Le Pen a ainsi déclaré jeudi sur CNEWS : « La décivilisation, c’est la barbarie (…), donc en réalité, Emmanuel Macron vient, une fois de plus, si je puis me permettre, de nous donner raison sur le constat que nous faisons », quand le président des Républicains Eric Ciotti a affirmé : « Au-delà des mots dont M. Macron est adepte, quels sont les actes ? Nous avons besoin d’une politique de civilisation qui préserve notre identité. Il faut qu’il écoute nos propositions que nous avons formulées, notamment en matière d’immigration. » Un jeu de course au plus réactionnaires entre Macron et LR/RN, qui s’illustre par exemple dans la surenchère xénophobe en cours autour de la loi immigration.

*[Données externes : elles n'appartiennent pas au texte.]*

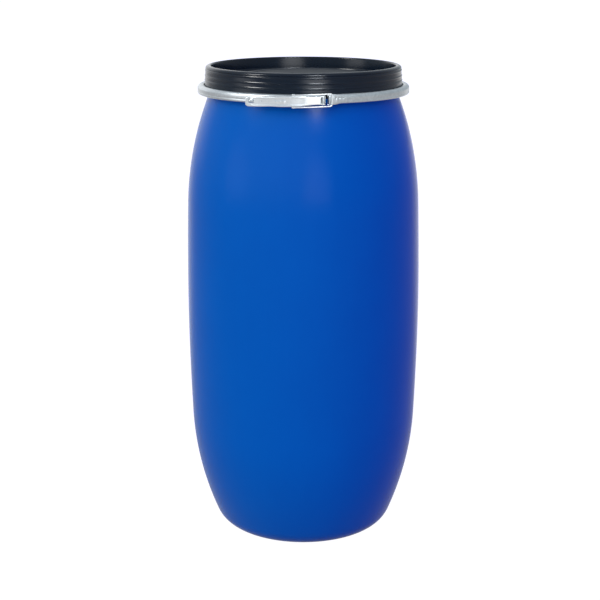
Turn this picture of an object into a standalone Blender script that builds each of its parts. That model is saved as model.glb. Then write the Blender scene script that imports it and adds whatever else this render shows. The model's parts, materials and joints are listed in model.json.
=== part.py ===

Mais si la manœuvre autour de la « décivilisation » comprend des batailles sur le terrain parlementaire, elle vise avant tout à criminaliser le mouvement social et à avancer un agenda sécuritaire à l’encontre de ce dernier. Le tout mâtiné d’un discours d’union nationale contre les extrêmes. Les députés Renaissance Jean-François Lovisolo et Karl Olive ne disent pas autre chose dans leur tribune « Nos institutions républicaines sont aujourd’hui remises en cause par des éléments radicaux », qu’ils ont publié vendredi dans Le Monde. Elle s’achève sur un discours d’unité nationale complété par des menaces sur le terrain sécuritaire : « Réagissons avec des réponses législatives fortes. Un choc pénal s’impose, fondé sur des sanctions renforcées, exemplaires et effectives ».

Les menaces ne sont même pas voilées et le discours est clair. En plus d’une surenchère xénophobe et sécuritaire avec le RN/LR, Macron prépare un durcissement répressif et judiciaire à l’encontre du mouvement social, le tout justifié par le discours de la « décivilisation ». Une offensive face à laquelle le mouvement social doit s’organiser en coordonnant la solidarité face à la répression, en refusant le discours d’union nationale porté par Macron et en s’opposant à l’attaque xénophobe de la loi immigration. Cette nouvelle séquence vient également illustrer, après Saint Brévin, que la lutte contre l’extrême droite ne peut être réalisée qu’en indépendance totale de ce gouvernement qui lui sert la soupe.